The revelation of the government’s position in the tribunal prompted immediate protestations of denial. Netball enthusiast and Minister for the Status of Women Kate Ellis suggested that Labor didn’t actually mean what its lawyers said. She asserted there hasn’t been any change in Labor’s support for equal pay. She hurriedly claimed that to argue this “on the premise of the submission . . . wilfully peddles a misinterpretation of the Government’s position”. How silly of anyone to think that the government lawyers might be accurately representing the government. In her mind at least, it turns out that Labor is fully committed to “achieving equality for Australian women”.

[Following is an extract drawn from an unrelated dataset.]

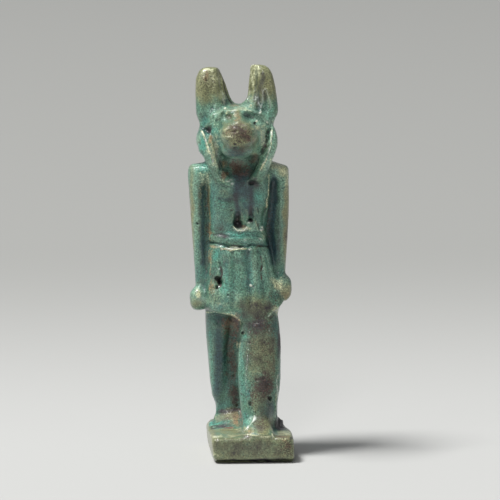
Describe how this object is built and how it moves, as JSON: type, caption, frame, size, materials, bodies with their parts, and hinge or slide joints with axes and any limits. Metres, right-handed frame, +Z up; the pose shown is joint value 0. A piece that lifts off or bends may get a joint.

Just, presumably, not yet.

 
Ellis is free to continue with her impersonation of Alice in Wonderland, pretending that ‘to say what you mean is the same as to mean what you say’. Nevertheless the reality is that, if this government has its way, any change to the pay differential will be glacial. That’s fine – as long as you’re not one of the affected workers. The point is Labor faced a choice and it’s moved to endorse the current economic system. These pay differentials will widen further over time.

 
There is a simple way out for the government. Gillard should immediately introduce legislation tying the pay of politicians to the lowest paid in our community. She could still keep her own latest pay rise, the one smuggled through quietly a couple of months ago. Doing this would immediately demonstrate her credibility and help a speedy return of the budget into surplus.

2 comments:

  1. This getting back to a budget surplus is one of the worst objectives that Howard/Costello has forced on the political scene. Howard/Costello incurred huge debts during their years in power, the debts were just not monetary in form - they were a huge debt of unprovided infrastructure as Ross Gittins , in the Sydney Morning Herald has recently pointed out. The scrapping of the policy on equal pay shows just how far the Labor party has sunk - the question must be asked -Do Labor have any serious policy objectives other than clinging to power?